In general, the more flexible and discretionary your spending, the higher percentage you can spend in good years, if you then reduce spending in years when your portfolio suffers losses. The more fixed your spending (think the fraction of your retirement budget that goes to cover mortgage and other debt payments, utilities, etc.), the lower your draw percentage should be.
On the other hand, research shows that spending in retirement tends to decrease by about 1% per year, so going by the 4% rule and then adjusting for inflation less 1% annually may actually be a fairly safe path.
The Bottom Line
As you see above, knowing how much you really need to save for retirement is far from simple, and a “rule” like 10x income is woefully oversimplified.
If you want to have a decent estimate, use the above 5-point roadmap to figure out your own personalized answer.

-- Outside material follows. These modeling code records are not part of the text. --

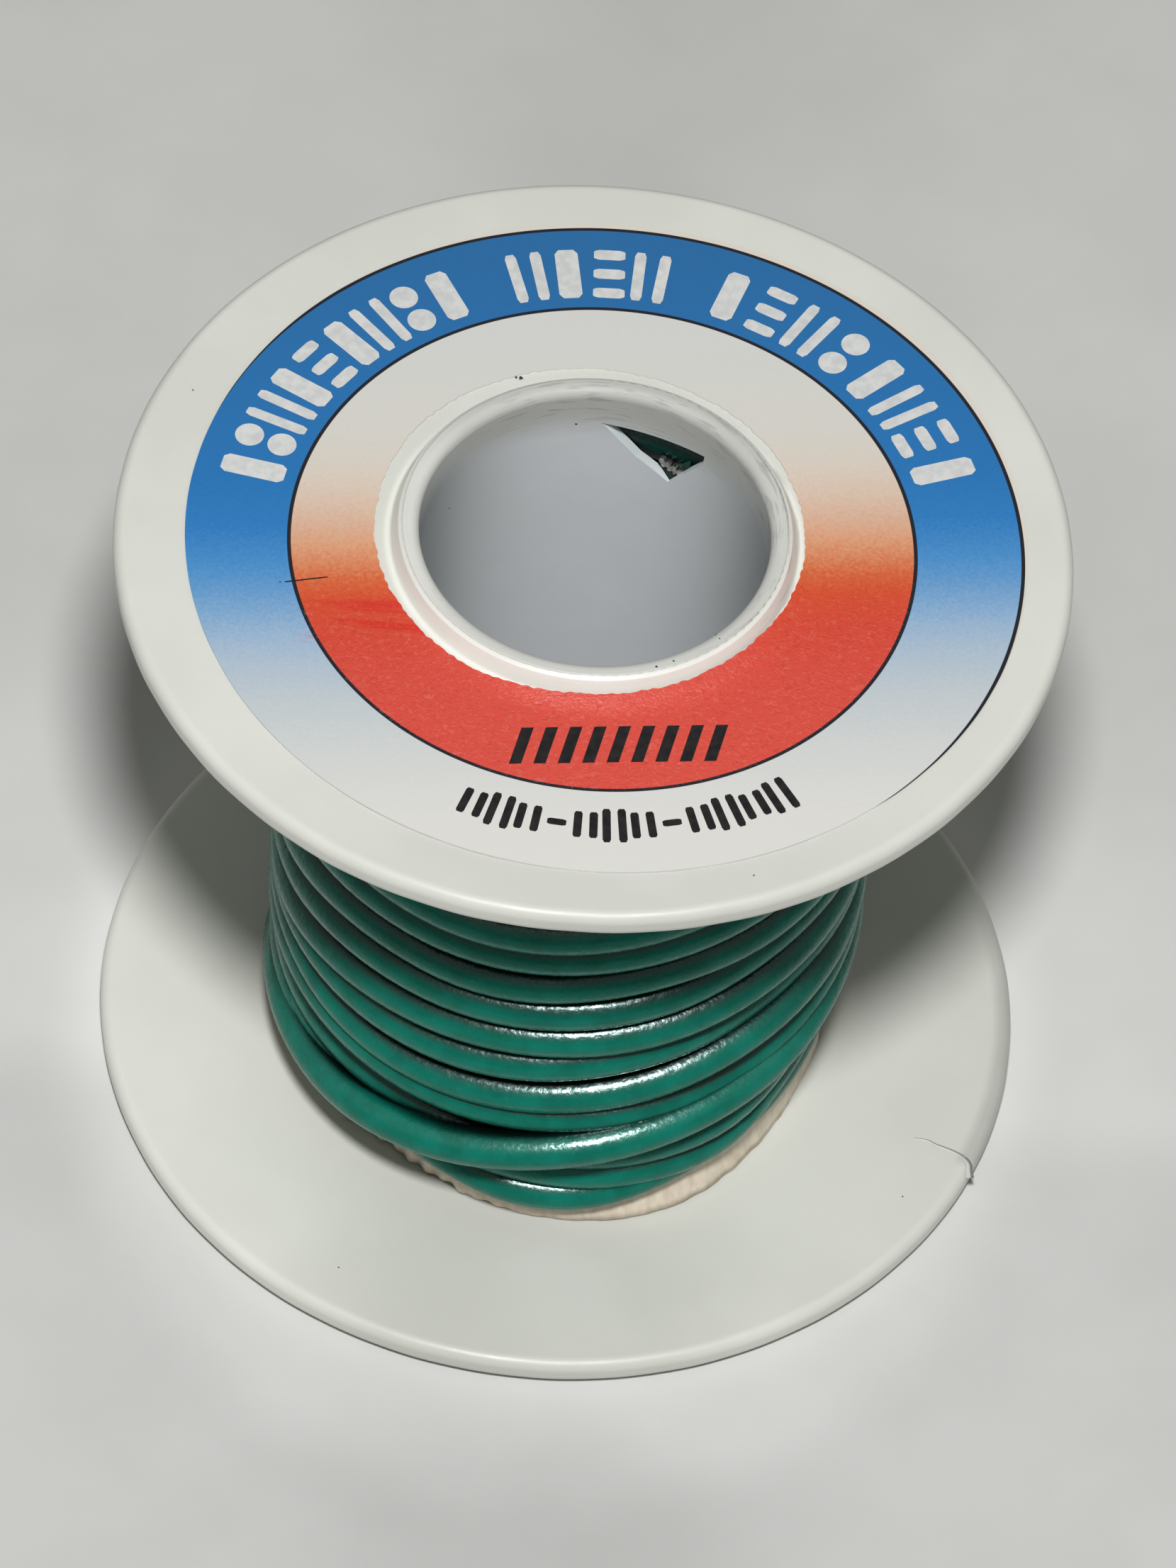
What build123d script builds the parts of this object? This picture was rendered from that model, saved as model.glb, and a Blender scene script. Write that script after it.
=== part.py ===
"""Small spool of green hook-up wire: a plastic tube and two flanges, a paper label, tape and the wire.

Z is the spool's axis, pointing up. The origin is on the axis, on the surface that the spool stands on.
Azimuths are in degrees about +Z from +X, and +Y is the far side from someone who reads the label.
"""

from build123d import *
import math
import os

# Driving dimensions, in millimetres
FLANGE_D = 50.8          # 2 in flange
FLANGE_T = 1.5
LABEL_FACE_Z = 41.3      # upper face of the top flange
FOOT = 0.25              # how far the bottom boss stands below the bottom flange
TUBE_ID = 18.6           # bore for the spindle
TUBE_WALL = 0.94
TUBE_PROUD = 1.15        # how far the tube's end stands above the top flange
WIRE_D = 2.25            # over the insulation, 20 AWG hook-up wire
STRAND_D = 0.32          # seven strands to a 20 AWG conductor
LABEL_D, LABEL_T = 44.5, 0.1
TAPE_T, TAPE_W = 0.15, 6.0

# Derived sizes
TUBE_R = TUBE_ID / 2 + TUBE_WALL
TUBE_TOP = LABEL_FACE_Z + TUBE_PROUD
FLANGE_R = FLANGE_D / 2
GAP_LOW = FOOT + FLANGE_T                # inner face of the bottom flange
GAP_HIGH = LABEL_FACE_Z - FLANGE_T       # inner face of the top flange
LAYER_STEP = WIRE_D * math.sqrt(3) / 2   # each layer's turns lie between those below
LAYER_1_R = TUBE_R + WIRE_D / 2          # middle of the wire in each layer
LAYER_2_R = LAYER_1_R + LAYER_STEP
LAYER_3_R = LAYER_2_R + LAYER_STEP
LAYER_12_R = (LAYER_1_R + LAYER_2_R) / 2 # where the envelopes of two layers meet
LAYER_23_R = LAYER_2_R + WIRE_D / 2
WINDING_R = LAYER_3_R + WIRE_D / 2

# Boss round the tube's end, on each flange's outer face
BOSS_TOP_R, BOSS_FOOT_R, BOSS_H = 10.42, 10.75, 0.94
FOOT_R, FOOT_SLOPE = 11.1, 0.3
RIM_OUTER_EDGE, RIM_INNER_EDGE = 0.6, 0.5
LIP_EDGE, FINE_EDGE = 0.6, 0.12

# Window in the tube, for the start of the wire: corners on the bore wall as (azimuth, height)
WINDOW = [(91, GAP_HIGH), (85, 38.7), (79, 37.7), (67, 36.5), (54.4, 39.1), (54, GAP_HIGH)]
WINDOW_AZIMUTH = 72.5
WINDOW_HALF_ANGLE = 18.5
WINDOW_SLOPE = 28        # its cut runs outward and down
CUT_REACH = 1.8          # how far the cutter runs to each side of the window's chord
STRAND_AZIMUTH, STRAND_Z = 67.8, 36.93
START_LENGTH, START_BURIED = 0.62, 0.5
REAR_LENGTH = 0.2        # the three strands behind the row are cut shorter
ROW_SLOPE = 21           # the row of strand ends falls to the right
ROW_STEP, ROW_GAP = 0.38, 0.3
CLEAR = 0.02             # keeps the strands off the first turn

# Label, die-cut a little off centre
LABEL_CENTRE = (0.65, -0.1)
LABEL_HOLE_D, LABEL_HOLE_CENTRE = 22.8, (-0.3, 0.45)

# Last turns, which lie loose at the bottom, and the wire's free end
LOOSE_TOP_Z = 12.4
LOOSE_R = WINDING_R + 0.35   # they bulge out a little
LOOSE_EDGE = WIRE_D * 0.4
TAIL_AZIMUTH, TAIL_LENGTH = 150, 13.0
STRANDS_OUT = 0.35
STRAND_GAP = 0.01        # keeps the strands apart, so that each stays a solid of its own


def turned(points, rounded=()):
    """A ring turned about Z from (radius, height) points. rounded holds (radius, height, edge radius)."""
    section = make_face(Polyline(*points, close=True))
    for radius, height, edge in rounded:
        corner = section.vertices().sort_by_distance((radius, height, 0))[0]
        section = fillet(corner, edge)
    return revolve(Plane.XZ * section, Axis.Z)


def annulus(inner_r, outer_r, low_z, high_z, edge=0.0):
    corners = [(inner_r, low_z), (outer_r, low_z), (outer_r, high_z), (inner_r, high_z)]
    rounded = [(outer_r, low_z, edge), (outer_r, high_z, edge)] if edge else []
    return turned(corners, rounded)


def on_circle(radius, azimuth, height):
    angle = math.radians(azimuth)
    return Vector(radius * math.cos(angle), radius * math.sin(angle), height)


def outward(azimuth, slope=0.0):
    """Unit vector pointing away from the axis and down by slope degrees."""
    fall = math.radians(slope)
    return on_circle(math.cos(fall), azimuth, -math.sin(fall))


def window_cutter():
    """The window's corners, carried along its cut right through the tube's wall."""
    bore_r = TUBE_ID / 2
    cut = outward(WINDOW_AZIMUTH, WINDOW_SLOPE)
    middle = bore_r * (1 + math.cos(math.radians(WINDOW_HALF_ANGLE))) / 2
    plane = Plane(origin=on_circle(middle, WINDOW_AZIMUTH, 0), x_dir=outward(WINDOW_AZIMUTH + 90),
                  z_dir=outward(WINDOW_AZIMUTH))
    corners = [(bore_r * math.sin(math.radians(a - WINDOW_AZIMUTH)), z) for a, z in WINDOW]
    face = plane * make_face(Polyline(*corners, close=True))
    start = Pos(*(cut * -CUT_REACH))
    return extrude(start * face, amount=2 * CUT_REACH, dir=cut)


def core_tube():
    bore_r = TUBE_ID / 2
    corners = [(bore_r, 0), (TUBE_R, 0), (TUBE_R, TUBE_TOP), (bore_r, TUBE_TOP)]
    rounded = [(bore_r, TUBE_TOP, LIP_EDGE), (bore_r, 0, LIP_EDGE), (TUBE_R, TUBE_TOP, FINE_EDGE)]
    return turned(corners, rounded) - window_cutter()


def top_flange():
    boss_z = LABEL_FACE_Z + BOSS_H
    corners = [(TUBE_R, GAP_HIGH), (FLANGE_R, GAP_HIGH), (FLANGE_R, LABEL_FACE_Z),
               (BOSS_FOOT_R, LABEL_FACE_Z), (BOSS_TOP_R, boss_z), (TUBE_R, boss_z)]
    rounded = [(FLANGE_R, GAP_HIGH, RIM_INNER_EDGE), (FLANGE_R, LABEL_FACE_Z, RIM_OUTER_EDGE),
               (BOSS_TOP_R, boss_z, FINE_EDGE)]
    return turned(corners, rounded)


def bottom_flange():
    corners = [(TUBE_R, 0), (FOOT_R, 0), (FOOT_R + FOOT_SLOPE, FOOT), (FLANGE_R, FOOT),
               (FLANGE_R, GAP_LOW), (TUBE_R, GAP_LOW)]
    rounded = [(FLANGE_R, FOOT, RIM_INNER_EDGE), (FLANGE_R, GAP_LOW, RIM_OUTER_EDGE)]
    return turned(corners, rounded)


def paper_label():
    outer = Pos(*LABEL_CENTRE) * Circle(LABEL_D / 2)
    hole = Pos(*LABEL_HOLE_CENTRE) * Circle(LABEL_HOLE_D / 2)
    return Pos(0, 0, LABEL_FACE_Z) * extrude(outer - hole, LABEL_T)


def paper_tape():
    return annulus(LAYER_23_R, LAYER_23_R + TAPE_T, GAP_LOW, GAP_LOW + TAPE_W)


def loose_turns():
    return annulus(LAYER_23_R + TAPE_T, LOOSE_R, GAP_LOW, LOOSE_TOP_Z, LOOSE_EDGE)


def tail_frame():
    """Plane across the wire where its free end leaves the winding, facing the way it runs."""
    start = on_circle(LAYER_3_R, TAIL_AZIMUTH, GAP_LOW + WIRE_D / 2)
    return Plane(origin=start, z_dir=outward(TAIL_AZIMUTH - 90))


def finish_tail():
    tail = tail_frame() * extrude(Circle(WIRE_D / 2), TAIL_LENGTH)
    core = Cylinder(LOOSE_R, 4 * WIRE_D, align=(Align.CENTER, Align.CENTER, Align.MIN))
    return tail - core


def round_bundle():
    """Middle of each strand in the conductor: one in the middle and six round it."""
    ring = [(STRAND_D * math.cos(math.radians(60 * k)), STRAND_D * math.sin(math.radians(60 * k)))
            for k in range(6)]
    return [(0, 0)] + ring


def spread_bundle():
    """The same seven strands, spread out in a row of four with three behind."""
    front = [(ROW_STEP * (k - 1.5), 0) for k in range(4)]
    rear = [(ROW_STEP * (k - 1), -ROW_GAP) for k in range(3)]
    return front, rear


def strands(plane, places, length):
    radius = STRAND_D / 2 - STRAND_GAP
    return [plane * Pos(x, y) * extrude(Circle(radius), length) for x, y in places]


def start_strands():
    """Strand ends in the window, from the tube's outer surface inward and up."""
    root = on_circle(TUBE_R - CLEAR, STRAND_AZIMUTH, STRAND_Z)
    inward = outward(WINDOW_AZIMUTH, WINDOW_SLOPE) * -1
    inside = Cylinder(TUBE_R, TUBE_TOP, align=(Align.CENTER, Align.CENTER, Align.MIN))
    plane = Plane(origin=root - inward * START_BURIED, z_dir=inward,
                  x_dir=outward(WINDOW_AZIMUTH - 90, ROW_SLOPE))
    front, rear = spread_bundle()
    solids = strands(plane, front, START_LENGTH + START_BURIED)
    solids += strands(plane, rear, REAR_LENGTH + START_BURIED)
    return Compound([solid & inside for solid in solids])


def finish_strands():
    end = tail_frame().offset(TAIL_LENGTH)
    return Compound(strands(end, round_bundle(), STRANDS_OUT))


PARTS = {
    "core_tube": core_tube,
    "top_flange": top_flange,
    "bottom_flange": bottom_flange,
    "paper_label": paper_label,
    "paper_tape": paper_tape,
    "wire_layer_inner": lambda: annulus(TUBE_R, LAYER_12_R, GAP_LOW, GAP_HIGH),
    "wire_layer_middle": lambda: annulus(LAYER_12_R, LAYER_23_R, GAP_LOW, GAP_HIGH),
    "wire_layer_outer": lambda: annulus(LAYER_23_R, WINDING_R, LOOSE_TOP_Z, GAP_HIGH),
    "wire_loose_turns": loose_turns,
    "wire_finish_tail": finish_tail,
    "start_end_strands": start_strands,
    "finish_end_strands": finish_strands,
}

os.makedirs("parts", exist_ok=True)
for name, make in PARTS.items():
    export_step(make(), f"parts/{name}.step")
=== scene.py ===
"""Looks of the wire spool: plastic, printed label, paper tape and the wound green wire."""

import math

import bmesh
import bpy
from mathutils import Matrix, Vector


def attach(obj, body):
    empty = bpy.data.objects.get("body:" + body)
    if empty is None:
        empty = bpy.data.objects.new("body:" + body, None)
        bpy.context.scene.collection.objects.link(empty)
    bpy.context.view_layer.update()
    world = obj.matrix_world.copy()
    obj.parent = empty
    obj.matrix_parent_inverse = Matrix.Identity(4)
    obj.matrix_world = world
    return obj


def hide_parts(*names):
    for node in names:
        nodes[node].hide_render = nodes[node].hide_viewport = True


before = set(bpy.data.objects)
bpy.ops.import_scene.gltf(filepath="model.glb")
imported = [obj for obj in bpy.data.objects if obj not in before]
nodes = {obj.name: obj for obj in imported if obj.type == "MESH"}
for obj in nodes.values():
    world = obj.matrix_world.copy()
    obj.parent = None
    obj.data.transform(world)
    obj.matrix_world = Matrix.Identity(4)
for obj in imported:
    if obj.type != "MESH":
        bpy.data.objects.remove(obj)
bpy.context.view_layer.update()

MM = 0.001


# ---------------------------------------------------------------- small helpers

def polar(radius, azimuth, height=0.0):
    """Point at radius and height in metres, azimuth in degrees about +Z from +X."""
    angle = math.radians(azimuth)
    return Vector((radius * math.cos(angle), radius * math.sin(angle), height))


def mix(a, b, t):
    """From a to b as t goes from 0 to 1."""
    return a + (b - a) * t


def ink(red, green, blue):
    """Linear colour from display values of 0 to 255."""
    return tuple((c / 255 / 12.92) if c < 10.31 else ((c / 255 + 0.055) / 1.055) ** 2.4
                 for c in (red, green, blue))


def wobble(azimuth, seed):
    """A smooth uneven number from -1 to 1 that repeats each turn."""
    angle = math.radians(azimuth)
    waves = ((3, 0.35), (7, 0.3), (19, 0.2), (41, 0.15))
    return sum(size * math.sin(count * angle + 2.1 * count + seed) for count, size in waves)


def along(places, azimuth):
    """Value at azimuth, read off (azimuth, value) pairs that go up and repeat each turn."""
    pairs = [(places[-1][0] - 360, places[-1][1]), *places, (places[0][0] + 360, places[0][1])]
    azimuth = (azimuth - places[0][0]) % 360 + places[0][0]
    for (start, a), (end, b) in zip(pairs, pairs[1:]):
        if start <= azimuth <= end:
            return mix(a, b, ease((azimuth - start) / (end - start)))


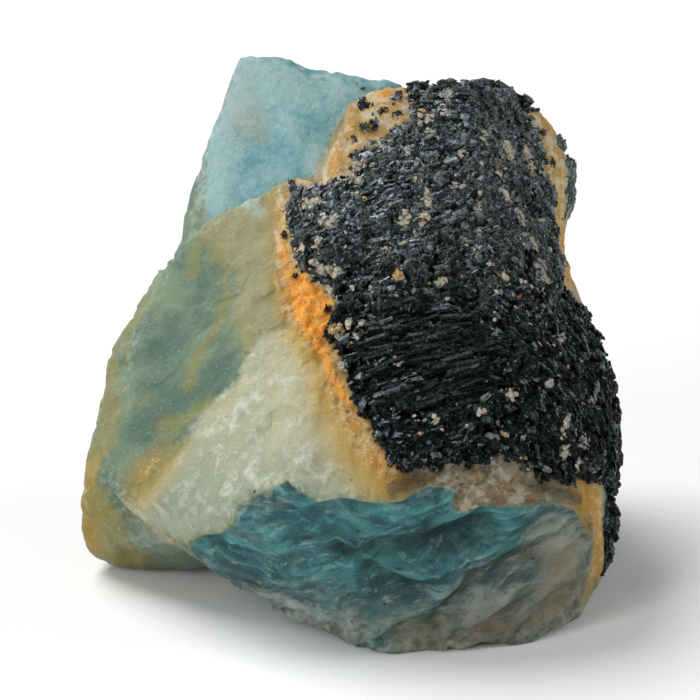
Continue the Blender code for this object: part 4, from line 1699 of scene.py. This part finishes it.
def pebble() -> tuple[Array, Array]:
    """A ball of twenty sides.

    Its twelve corners are those of three golden rectangles set crosswise. Three corners make a side
    when each is next to the others, and the side is turned round if it faces the middle.

    Returns:
        Its corners and its triangles.
    """
    golden = (1 + math.sqrt(5)) / 2
    flat = np.array([[-1, golden, 0], [1, golden, 0], [-1, -golden, 0], [1, -golden, 0]])
    corners = unit(np.concatenate([flat, np.roll(flat, 1, axis=1), np.roll(flat, 2, axis=1)]))
    apart = np.linalg.norm(corners[:, None] - corners[None], axis=2)
    # Next corners are 1.05 apart, and the ones after them 1.7
    close = (apart > 0) & (apart < 1.2)
    faces = np.array([
        (a, b, c) for a, b, c in itertools.combinations(range(len(corners)), 3)
        if close[a, b] and close[b, c] and close[a, c]
    ])
    first, second, third = (corners[faces[:, k]] for k in range(3))
    turned = np.einsum("ij,ij->i", np.cross(second - first, third - first), first)
    faces[turned < 0] = faces[turned < 0][:, ::-1]
    return corners, faces


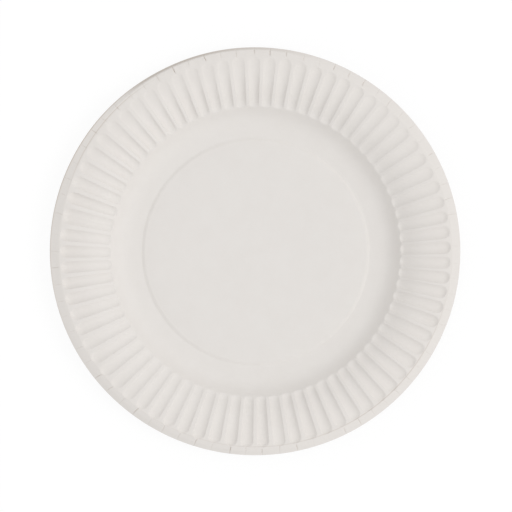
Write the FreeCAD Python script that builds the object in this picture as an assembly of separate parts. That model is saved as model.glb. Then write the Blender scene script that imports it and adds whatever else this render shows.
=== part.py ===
# A round disposable plate, pressed from one flat blank of white paperboard.
# From the middle outwards its section is a flat centre panel, a short step down,
# a flat foot ring that the plate stands on, a hollow cove, a steep wall, a
# shoulder that bends over into a level flange, and a rim turned down.
# Radial flutes gather the spare board of the shoulder and flange. On top each
# flute is a shallow channel, closed by a ramp at both ends, and underneath it is
# the matching rib. Between two flutes the board keeps a narrow land.
# Every face is a true plane. The rings inside the wall have one side for each
# flute and those outside it have two, so they leave the true circle by 0.1 mm.
# Lengths are in millimetres and angles in degrees. Z = 0 is the table.

import FreeCAD
import Part

import os
from math import acos, atan, cos, degrees, pi, radians, sin, tan

# Overall size and the board
PLATE_DIAMETER = 230.0
BOARD = 0.4

# Rim that is turned down, measured along its slope
RIM_LENGTH = 5.7
RIM_ANGLE = 25.0

# Level flange, and the bend between it and the shoulder
FLANGE_WIDTH = 9.4
BEND_RADIUS = 25.0
BEND_FLATS = 1

# Straight shoulder and steep wall, measured along their slopes
SHOULDER_LENGTH = 8.5
SHOULDER_ANGLE = 27.0
WALL_LENGTH = 4.85
WALL_ANGLE = 46.5

# Hollow cove and the flat foot ring
COVE_RADIUS = 13.2
COVE_FLATS = 3
FOOT_WIDTH = 4.6

# Step up to the centre panel
STEP_RISE = 0.58
STEP_ANGLE = 21.0

# Flutes. Width and depth are taken halfway along a flute and grow outwards.
FLUTE_COUNT = 75
FLUTE_DEPTH = 1.25
LAND_WIDTH = 1.35
FLUTE_FLATS = 4

# Ramps at both ends of a flute, and what is left between them and the next bend
INNER_END_LENGTH = 2.2
INNER_END_GAP = 0.35
OUTER_END_LENGTH = 2.9
OUTER_END_GAP = 0.7

# Where the first flute lies, and how far the flutes drift from even spacing
FIRST_FLUTE_ANGLE = -3.3
SPACING_DRIFT = 2.4
DRIFT_PHASE = 87.0

# Two corners nearer than this are one corner
SAME_POINT = 1e-5

AXIS = FreeCAD.Vector(0, 0, 1)


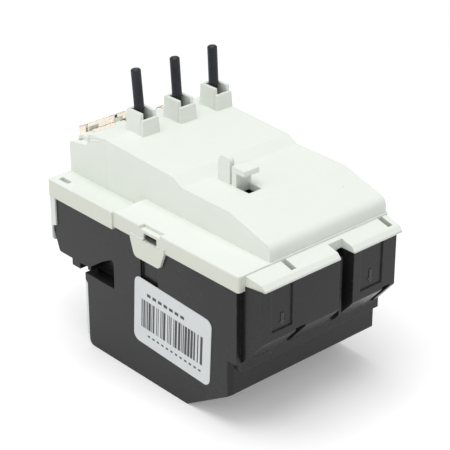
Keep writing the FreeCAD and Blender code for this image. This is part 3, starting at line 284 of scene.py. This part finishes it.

If you’re too far from retirement (or don’t trust your financial literacy), consider hiring a fee-only financial planner, or at least using the more-nuanced estimates from JP Morgan or T. Rowe Price, above.
Regardless of the answer you arrive at, try to lead a balanced life, where you spend enough to enjoy your present, while saving and investing enough for your future self. Here’s my suggestion on how to do that without penny pinching.
Finally, know that according to dqydj.com, the majority of Americans fail to achieve 10x income by retirement age (let alone more than that even if they need it). Don’t let that be you. Start saving and investing as soon as you can.
This article is intended for informational purposes only, and should not be considered financial, business, or legal advice. You should consult a relevant professional before making any major decisions.